SHORT PROBLEM:
Copy out the listing exactly.

____

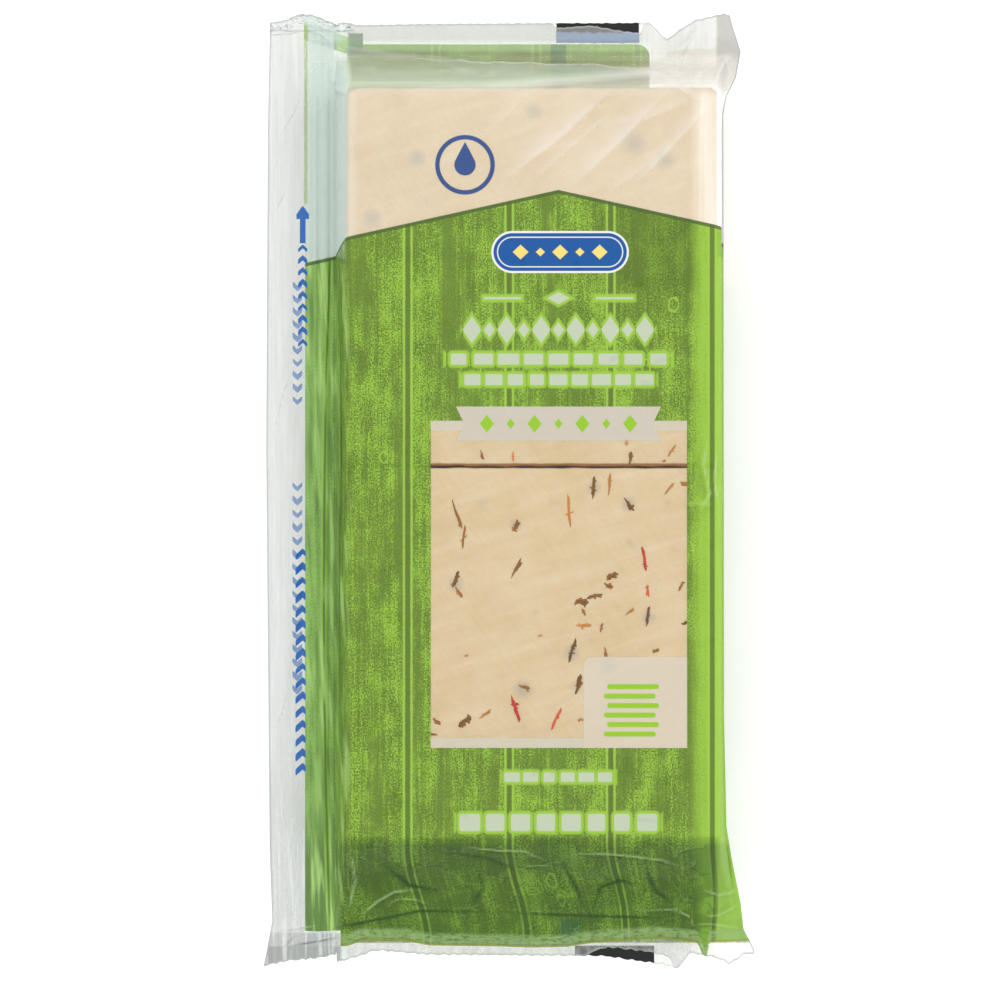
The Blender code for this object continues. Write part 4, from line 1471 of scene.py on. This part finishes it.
@dataclass
class CheeseStacks:
    """Two stacks of square slices, end to end.

    Attributes:
        sizes: The part's sizes.
        corner: Radius of a slice's corners.
        rim: Radius of its cut rim.
        upper_stretch: How much longer the upper stack's slices are.
    """

    sizes: PackSizes
    corner: float = 3.2
    rim: float = 0.8
    upper_stretch: float = 1.022

    def slice_mesh(self) -> bpy.types.Mesh:
        """One slice: a rounded square slab whose cut rim waves a little."""
        s = self.sizes
        outline = self.outline()
        thick = s.slice_thickness - 0.03
        bend = [math.radians(angle) for angle in (0.0, 22.5, 45.0, 67.5, 90.0)]
        top = [(self.rim * (1.0 - math.cos(a)), thick - self.rim * (1.0 - math.sin(a))) for a in bend]
        profile = [(inset, thick - level) for inset, level in reversed(top)] + top
        rings = [(self.inset(outline, inset), level) for inset, level in profile]
        bm = bmesh.new()
        loops = [[bm.verts.new((x * MM, y * MM, z * MM)) for x, y in ring] for ring, z in rings]
        for low, high in zip(loops, loops[1:]):
            for a, b, c, d in zip(low, low[1:] + low[:1], high[1:] + high[:1], high):
                bm.faces.new((a, b, c, d))
        bm.faces.new(loops[-1])
        bm.faces.new(list(reversed(loops[0])))
        bmesh.ops.triangulate(bm, faces=[f for f in bm.faces if len(f.verts) > 4])
        mesh = bpy.data.meshes.new("slice")
        bm.to_mesh(mesh)
        bm.free()
        mesh.shade_smooth()
        mesh.set_sharp_from_angle(angle=math.radians(40.0))
        return mesh

    def inset(self, outline: list[tuple[float, float]], amount: float) -> list[tuple[float, float]]:
        """The outline drawn in by a small amount on every side."""
        s = self.sizes
        narrower, shorter = 1.0 - 2.0 * amount / s.slice_width, 1.0 - 2.0 * amount / s.slice_length
        return [(x * narrower, y * shorter) for x, y in outline]

    def outline(self) -> list[tuple[float, float]]:
        """The slice's outline, anticlockwise from its right side."""
        s = self.sizes
        half_x, half_y, radius = s.slice_width / 2.0, s.slice_length / 2.0, self.corner
        places = []
        for turn in range(4):
            along_half, out_half = (half_y, half_x) if turn % 2 == 0 else (half_x, half_y)
            run = np.linspace(-along_half + radius, along_half - radius, 46)
            wave = 0.10 * Ripple(7.0, 100 + turn).at(run, 0.0 * run)
            wave = wave + 0.04 * Ripple(1.8, 110 + turn).at(run, 0.0 * run)
            wave = wave * np.minimum(1.0, (along_half - np.abs(run)) / 6.0)
            side = [(out_half - 0.2 + w, t) for t, w in zip(run, wave)]
            for angle in (math.radians(a) for a in (22.5, 45.0, 67.5)):
                out = out_half - 0.2 - radius + radius * math.cos(angle)
                side.append((out, along_half - radius + radius * math.sin(angle)))
            places += [self.turned(point, turn) for point in side]
        return places

    def turned(self, point: tuple[float, float], quarter: int) -> tuple[float, float]:
        """A point turned by quarter turns."""
        x, y = point
        for _ in range(quarter):
            x, y = -y, x
        return x, y

    def tree(self) -> TreeBuilder:
        """The tree that piles one slice into a leaning stack."""
        made = TreeBuilder("slice_stack")
        count = made.socket("Slices", "NodeSocketInt")
        offset = made.socket("Step", "NodeSocketVector")
        jitter = made.socket("Jitter", "NodeSocketVector")
        twist = made.socket("Twist", "NodeSocketVector")
        seed = made.socket("Seed", "NodeSocketInt")
        material = made.socket("Material", "NodeSocketMaterial")
        line = made.node("GeometryNodeMeshLine", {"mode": "OFFSET"}, Count=count, Offset=offset)
        placed = made.node(
            "GeometryNodeInstanceOnPoints", Points=line.outputs[0], Instance=made.inputs.outputs["Geometry"],
            Rotation=self.spread(made, twist, seed),
        )
        moved = made.node(
            "GeometryNodeTranslateInstances", Instances=placed.outputs[0],
            Translation=self.spread(made, jitter, seed),
        )
        made.close(moved.outputs[0], material)
        return made

    def spread(
        self, made: TreeBuilder, reach: bpy.types.NodeSocket, seed: bpy.types.NodeSocket,
    ) -> bpy.types.NodeSocket:
        """A random vector for each slice, as far as reach either way."""
        back = made.node("ShaderNodeVectorMath", {"operation": "SCALE"}, Vector=reach, Scale=-1.0)
        drawn = made.node(
            "FunctionNodeRandomValue", {"data_type": "FLOAT_VECTOR"}, Min=back.outputs[0], Max=reach,
            Seed=seed,
        )
        return drawn.outputs[0]

    def build(self, material: bpy.types.Material) -> None:
        """Make both stacks."""
        s = self.sizes
        middle = (s.cheese_left + s.cheese_right) / 2.0
        lower_end = s.cheese_bottom + s.slice_length / 2.0
        upper_length = s.slice_length * self.upper_stretch
        upper_end = s.cheese_top - upper_length / 2.0
        lean = (upper_end - upper_length / 2.0 - (s.junction - 0.05)) / (s.slices - 1) / self.upper_stretch
        stacks = (
            ("cheese_lower", lower_end, 0.0, 1.0, 4),
            ("cheese_upper", upper_end, -lean, self.upper_stretch, 9),
        )
        for name, y, step_y, longer, seed in stacks:
            host = link("host", self.slice_mesh())
            host.location = (middle * MM, y * MM, s.film_clearance * MM)
            host.scale = (1.0, longer, 1.0)
            values = {
                "Slices": s.slices,
                "Step": (0.0, step_y * MM, s.slice_thickness * MM),
                "Jitter": (0.1 * MM, 0.1 * MM, 0.0),
                "Twist": (0.0, 0.0, 0.0015),
                "Seed": seed,
                "Material": material,
            }
            piece = self.tree().run(host, name, values)
            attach(piece, BODY)
            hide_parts("film_pouch")
            LOG.info("%s has %d faces", name, len(piece.data.polygons))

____

FINISHED EXERCISE:
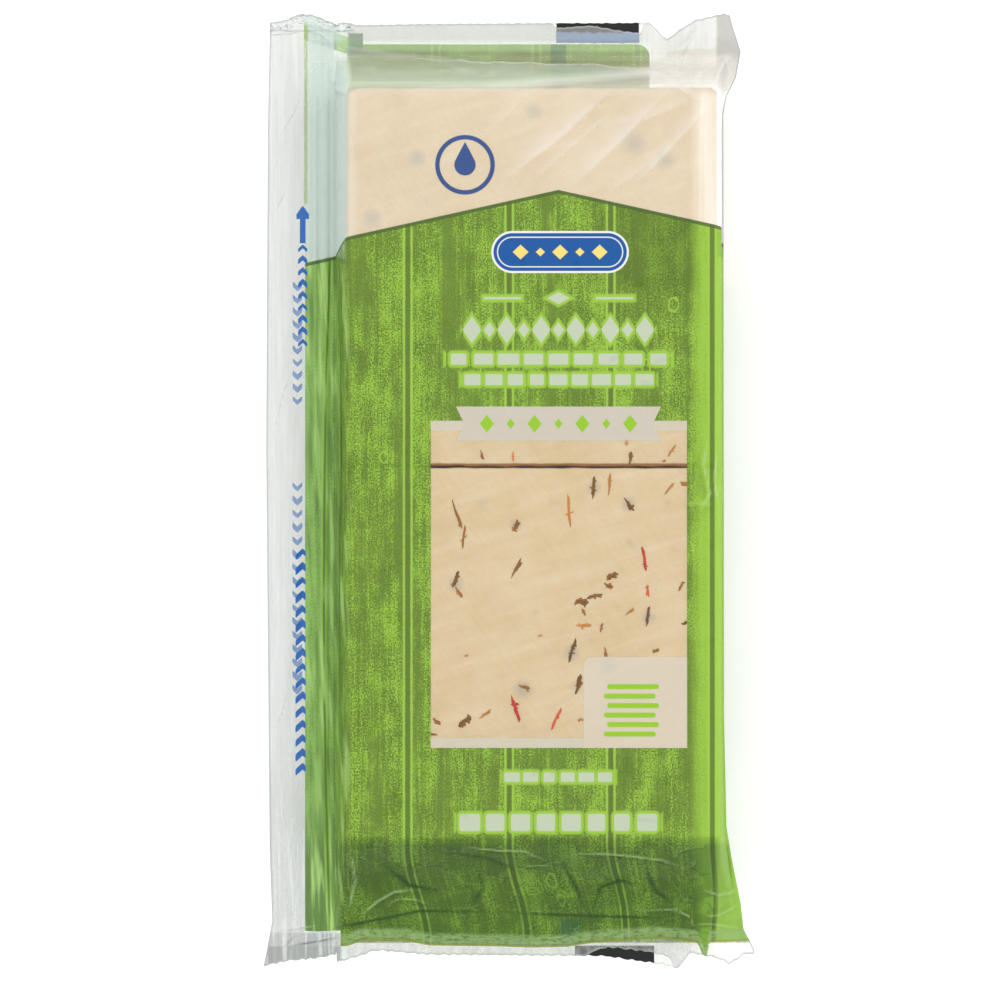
The Blender code for this object continues. Write part 4, from line 1471 of scene.py on. This part finishes it.
@dataclass
class CheeseStacks:
    """Two stacks of square slices, end to end.

    Attributes:
        sizes: The part's sizes.
        corner: Radius of a slice's corners.
        rim: Radius of its cut rim.
        upper_stretch: How much longer the upper stack's slices are.
    """

    sizes: PackSizes
    corner: float = 3.2
    rim: float = 0.8
    upper_stretch: float = 1.022

    def slice_mesh(self) -> bpy.types.Mesh:
        """One slice: a rounded square slab whose cut rim waves a little."""
        s = self.sizes
        outline = self.outline()
        thick = s.slice_thickness - 0.03
        bend = [math.radians(angle) for angle in (0.0, 22.5, 45.0, 67.5, 90.0)]
        top = [(self.rim * (1.0 - math.cos(a)), thick - self.rim * (1.0 - math.sin(a))) for a in bend]
        profile = [(inset, thick - level) for inset, level in reversed(top)] + top
        rings = [(self.inset(outline, inset), level) for inset, level in profile]
        bm = bmesh.new()
        loops = [[bm.verts.new((x * MM, y * MM, z * MM)) for x, y in ring] for ring, z in rings]
        for low, high in zip(loops, loops[1:]):
            for a, b, c, d in zip(low, low[1:] + low[:1], high[1:] + high[:1], high):
                bm.faces.new((a, b, c, d))
        bm.faces.new(loops[-1])
        bm.faces.new(list(reversed(loops[0])))
        bmesh.ops.triangulate(bm, faces=[f for f in bm.faces if len(f.verts) > 4])
        mesh = bpy.data.meshes.new("slice")
        bm.to_mesh(mesh)
        bm.free()
        mesh.shade_smooth()
        mesh.set_sharp_from_angle(angle=math.radians(40.0))
        return mesh

    def inset(self, outline: list[tuple[float, float]], amount: float) -> list[tuple[float, float]]:
        """The outline drawn in by a small amount on every side."""
        s = self.sizes
        narrower, shorter = 1.0 - 2.0 * amount / s.slice_width, 1.0 - 2.0 * amount / s.slice_length
        return [(x * narrower, y * shorter) for x, y in outline]

    def outline(self) -> list[tuple[float, float]]:
        """The slice's outline, anticlockwise from its right side."""
        s = self.sizes
        half_x, half_y, radius = s.slice_width / 2.0, s.slice_length / 2.0, self.corner
        places = []
        for turn in range(4):
            along_half, out_half = (half_y, half_x) if turn % 2 == 0 else (half_x, half_y)
            run = np.linspace(-along_half + radius, along_half - radius, 46)
            wave = 0.10 * Ripple(7.0, 100 + turn).at(run, 0.0 * run)
            wave = wave + 0.04 * Ripple(1.8, 110 + turn).at(run, 0.0 * run)
            wave = wave * np.minimum(1.0, (along_half - np.abs(run)) / 6.0)
            side = [(out_half - 0.2 + w, t) for t, w in zip(run, wave)]
            for angle in (math.radians(a) for a in (22.5, 45.0, 67.5)):
                out = out_half - 0.2 - radius + radius * math.cos(angle)
                side.append((out, along_half - radius + radius * math.sin(angle)))
            places += [self.turned(point, turn) for point in side]
        return places

    def turned(self, point: tuple[float, float], quarter: int) -> tuple[float, float]:
        """A point turned by quarter turns."""
        x, y = point
        for _ in range(quarter):
            x, y = -y, x
        return x, y

    def tree(self) -> TreeBuilder:
        """The tree that piles one slice into a leaning stack."""
        made = TreeBuilder("slice_stack")
        count = made.socket("Slices", "NodeSocketInt")
        offset = made.socket("Step", "NodeSocketVector")
        jitter = made.socket("Jitter", "NodeSocketVector")
        twist = made.socket("Twist", "NodeSocketVector")
        seed = made.socket("Seed", "NodeSocketInt")
        material = made.socket("Material", "NodeSocketMaterial")
        line = made.node("GeometryNodeMeshLine", {"mode": "OFFSET"}, Count=count, Offset=offset)
        placed = made.node(
            "GeometryNodeInstanceOnPoints", Points=line.outputs[0], Instance=made.inputs.outputs["Geometry"],
            Rotation=self.spread(made, twist, seed),
        )
        moved = made.node(
            "GeometryNodeTranslateInstances", Instances=placed.outputs[0],
            Translation=self.spread(made, jitter, seed),
        )
        made.close(moved.outputs[0], material)
        return made

    def spread(
        self, made: TreeBuilder, reach: bpy.types.NodeSocket, seed: bpy.types.NodeSocket,
    ) -> bpy.types.NodeSocket:
        """A random vector for each slice, as far as reach either way."""
        back = made.node("ShaderNodeVectorMath", {"operation": "SCALE"}, Vector=reach, Scale=-1.0)
        drawn = made.node(
            "FunctionNodeRandomValue", {"data_type": "FLOAT_VECTOR"}, Min=back.outputs[0], Max=reach,
            Seed=seed,
        )
        return drawn.outputs[0]

    def build(self, material: bpy.types.Material) -> None:
        """Make both stacks."""
        s = self.sizes
        middle = (s.cheese_left + s.cheese_right) / 2.0
        lower_end = s.cheese_bottom + s.slice_length / 2.0
        upper_length = s.slice_length * self.upper_stretch
        upper_end = s.cheese_top - upper_length / 2.0
        lean = (upper_end - upper_length / 2.0 - (s.junction - 0.05)) / (s.slices - 1) / self.upper_stretch
        stacks = (
            ("cheese_lower", lower_end, 0.0, 1.0, 4),
            ("cheese_upper", upper_end, -lean, self.upper_stretch, 9),
        )
        for name, y, step_y, longer, seed in stacks:
            host = link("host", self.slice_mesh())
            host.location = (middle * MM, y * MM, s.film_clearance * MM)
            host.scale = (1.0, longer, 1.0)
            values = {
                "Slices": s.slices,
                "Step": (0.0, step_y * MM, s.slice_thickness * MM),
                "Jitter": (0.1 * MM, 0.1 * MM, 0.0),
                "Twist": (0.0, 0.0, 0.0015),
                "Seed": seed,
                "Material": material,
            }
            piece = self.tree().run(host, name, values)
            attach(piece, BODY)
            hide_parts("film_pouch")
            LOG.info("%s has %d faces", name, len(piece.data.polygons))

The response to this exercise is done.